Mas, para corrigir isso, os brasileiros podem contar, nos próximos anos, com reduções de direitos? Não tem como consertar a Previdência sem isso?
Não se trata de reduzir direito. É reduzir abusos. Esse é o grande problema. Se nós não comunicarmos isso bem, podemos até perder a batalha e não chegar a lugar nenhum. Não estamos falando em cortar direitos. Estamos falando em alterar regras de acesso. O direito no Brasil é quando você preenche pré-requisitos. Até então, o que se tem é uma expectativa de direito. São alterações que visam moralizar. Não existe almoço grátis.

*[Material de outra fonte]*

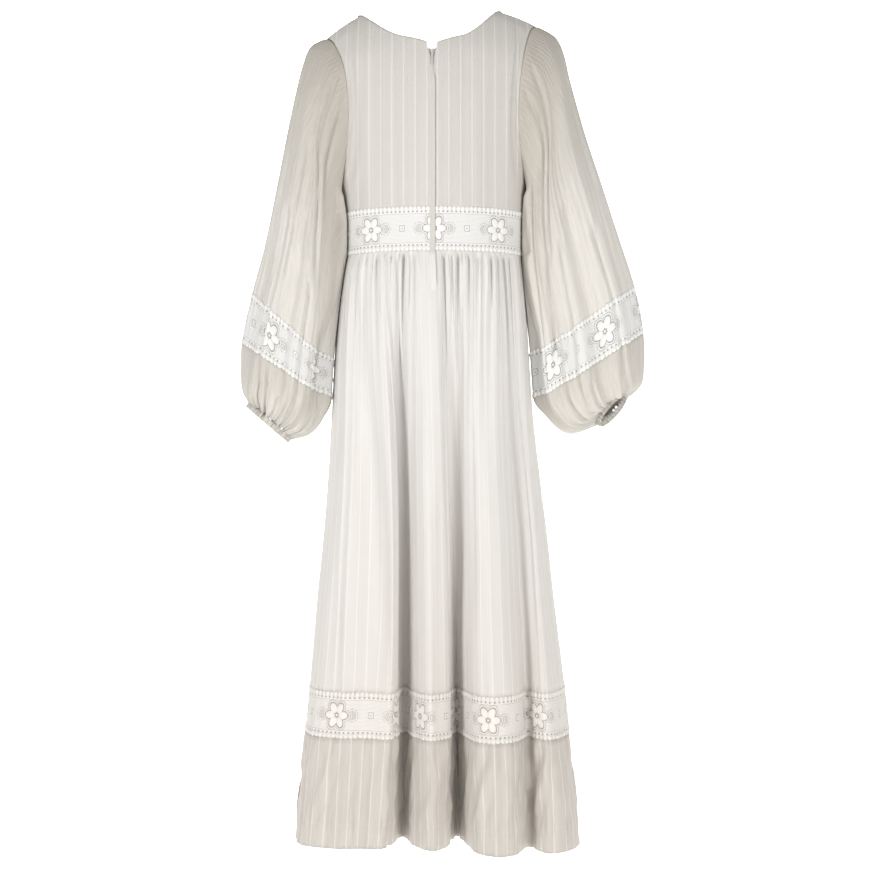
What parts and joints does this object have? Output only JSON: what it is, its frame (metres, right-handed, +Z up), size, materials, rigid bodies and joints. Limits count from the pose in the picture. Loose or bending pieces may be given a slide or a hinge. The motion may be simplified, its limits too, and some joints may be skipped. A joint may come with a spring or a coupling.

No passado, quando se adotou o fator previdenciário, isso foi entendido como uma perda de direito. Ou não?
Não vou defender o fator previdenciário. Mas ele existe porque este país nunca teve uma idade mínima para a aposentadoria. Se não havia uma idade mínima, o sujeito se aposentava aos 55 anos (a média é de 53), tiveram que criar um monstrengo. O país não teve coragem para adotar uma idade mínima, coisa que quase todos os países têm. Só quatro não têm. Equador, Irã, Iraque e Grécia. Como vê, estamos em má companhia.
Geralmente, o político, quando vira ministro, vai para uma pasta para inaugurar obra, para distribuir bondades que dão votos. Qual o sentido de ser um ministro da Previdência? O que isso acrescenta em relação ao seu eleitorado?
Primeiro, não me ofereceram outro ministério. Eu até queria um mais fácil. A qualquer tempo que me derem outro, estou disposto a trocar. Mas acho que ninguém vai querer. A Previdência é difícil.
Mas vale a pena?
Vale. Nós já conseguimos aprovar o Funpresp, que todos reconhecem como um avanço. Quem sabe conseguimos abrir mais essa agenda e dar outra contribuição para o país? Há distorções graves que precisam ser corrigidas. Tivemos duas reformas da Previdência, as dos governos Fernando Henrique e Lula. Mas os desafios continuam.